**Given task**
Locate the lines that hold the string "bodies". Copy every such line.

══ Supplied material

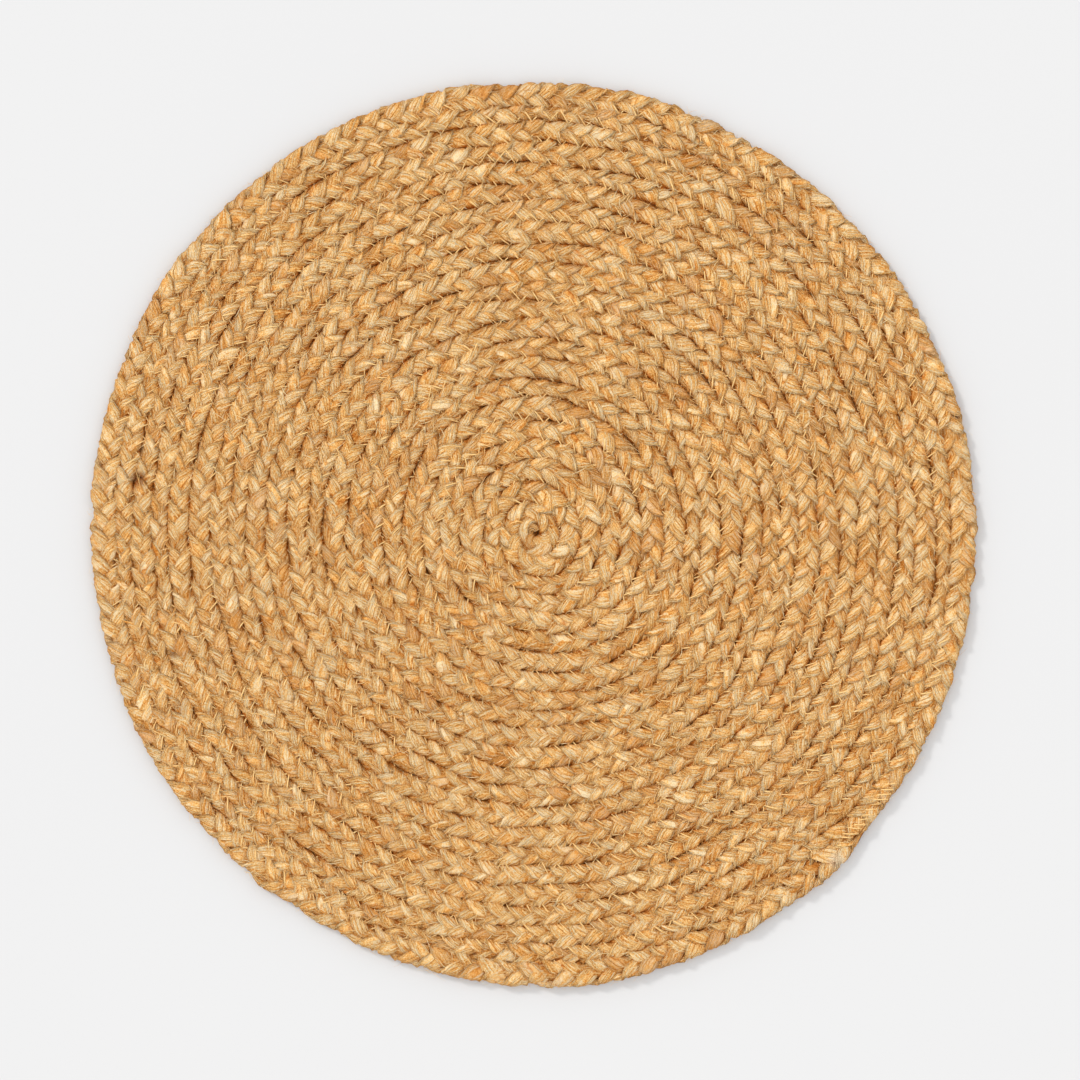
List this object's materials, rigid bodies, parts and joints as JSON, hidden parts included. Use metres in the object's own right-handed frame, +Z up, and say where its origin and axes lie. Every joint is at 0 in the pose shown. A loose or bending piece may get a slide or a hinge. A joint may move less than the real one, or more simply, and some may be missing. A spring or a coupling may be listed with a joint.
{
  "type": "round plaited jute placemat",
  "caption": "Round flat placemat of natural jute: one long flat plait coiled outward from the middle and sewn edge to edge, for a place setting on a table.",
  "frame": {"origin": "middle of the mat's outline on the plane that its underside rests on", "axes": "+Z up, out of the upper face; +Y along the outline's long way, with the plait's outer end at the lower right, toward +X and -Y"},
  "size_m": [0.3782, 0.3856, 0.0055],
  "materials": {
    "jute": "matte natural plant fibre, plaited"
  },
  "bodies": {
    "root": {"coiled_plait": "jute"}
  },
  "joints": []
}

════

**Exercise response**
List this object's materials, rigid bodies, parts and joints as JSON, hidden parts included. Use metres in the object's own right-handed frame, +Z up, and say where its origin and axes lie. Every joint is at 0 in the pose shown. A loose or bending piece may get a slide or a hinge. A joint may move less than the real one, or more simply, and some may be missing. A spring or a coupling may be listed with a joint.
  "bodies": {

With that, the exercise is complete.